## PROMPT
Please write out the material that follows, exactly as it stands.
>> Begin GIVEN INFORMATION
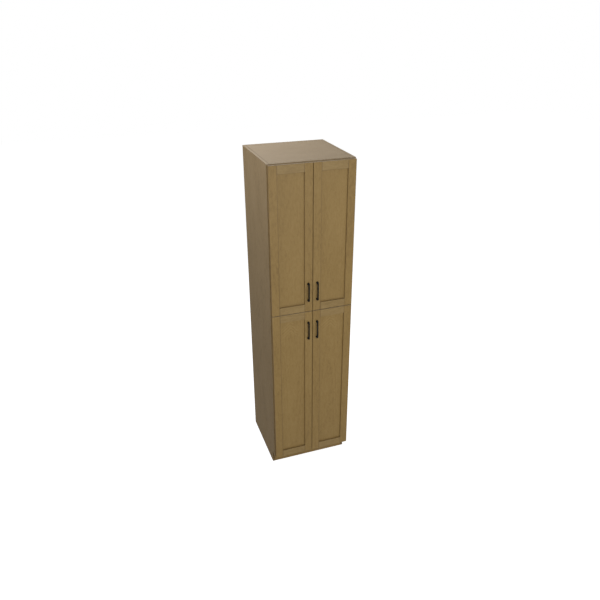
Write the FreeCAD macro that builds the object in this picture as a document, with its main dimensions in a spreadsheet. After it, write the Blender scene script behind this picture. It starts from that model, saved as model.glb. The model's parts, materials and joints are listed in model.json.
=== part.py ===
import FreeCAD, Part
import Sketcher
import math
import os

# Utility cabinet: a framed wooden case with four frame-and-panel doors on concealed cup hinges.
# Millimetres. +X is the cabinet's right, -Y its front, +Z up.
# The origin is on the floor, midway across and midway between the handles' fronts and the back.
# Everything left of the middle is modelled once, and its right-hand twin is mirrored from it.

doc = FreeCAD.newDocument("utility_cabinet")
sheet = doc.addObject("Spreadsheet::Sheet", "sizes")


class Size:
    """A length with its value and the spreadsheet expression that gives it."""

    def __init__(self, value, text):
        self.value = value
        self.text = text

    def __add__(self, other):
        return Size(self.value + other.value, f"({self.text} + {other.text})")

    def __sub__(self, other):
        return Size(self.value - other.value, f"({self.text} - {other.text})")

    def __mul__(self, factor):
        return Size(self.value * factor, f"({self.text} * {factor})")

    def __truediv__(self, divisor):
        return Size(self.value / divisor, f"({self.text} / {divisor})")

    def __neg__(self):
        return Size(-self.value, f"(0 - {self.text})")


def size(alias, value):
    """Write a driving size into the next row of the sheet."""
    driving_sizes[alias] = value
    row = len(driving_sizes)
    sheet.set(f"A{row}", alias)
    sheet.set(f"B{row}", str(value))
    sheet.setAlias(f"B{row}", alias)
    return Size(value, f"sizes.{alias}")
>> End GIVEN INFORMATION
## OUTPUT FOR THIS EXERCISE
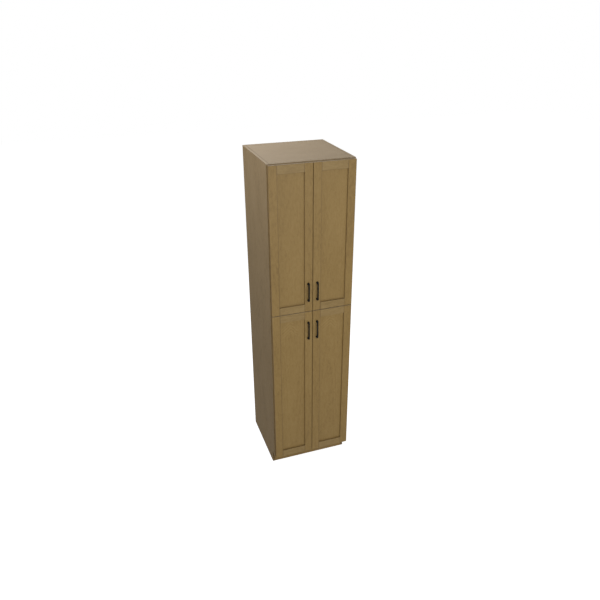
Write the FreeCAD macro that builds the object in this picture as a document, with its main dimensions in a spreadsheet. After it, write the Blender scene script behind this picture. It starts from that model, saved as model.glb. The model's parts, materials and joints are listed in model.json.
=== part.py ===
import FreeCAD, Part
import Sketcher
import math
import os

# Utility cabinet: a framed wooden case with four frame-and-panel doors on concealed cup hinges.
# Millimetres. +X is the cabinet's right, -Y its front, +Z up.
# The origin is on the floor, midway across and midway between the handles' fronts and the back.
# Everything left of the middle is modelled once, and its right-hand twin is mirrored from it.

doc = FreeCAD.newDocument("utility_cabinet")
sheet = doc.addObject("Spreadsheet::Sheet", "sizes")


class Size:
    """A length with its value and the spreadsheet expression that gives it."""

    def __init__(self, value, text):
        self.value = value
        self.text = text

    def __add__(self, other):
        return Size(self.value + other.value, f"({self.text} + {other.text})")

    def __sub__(self, other):
        return Size(self.value - other.value, f"({self.text} - {other.text})")

    def __mul__(self, factor):
        return Size(self.value * factor, f"({self.text} * {factor})")

    def __truediv__(self, divisor):
        return Size(self.value / divisor, f"({self.text} / {divisor})")

    def __neg__(self):
        return Size(-self.value, f"(0 - {self.text})")


def size(alias, value):
    """Write a driving size into the next row of the sheet."""
    driving_sizes[alias] = value
    row = len(driving_sizes)
    sheet.set(f"A{row}", alias)
    sheet.set(f"B{row}", str(value))
    sheet.setAlias(f"B{row}", alias)
    return Size(value, f"sizes.{alias}")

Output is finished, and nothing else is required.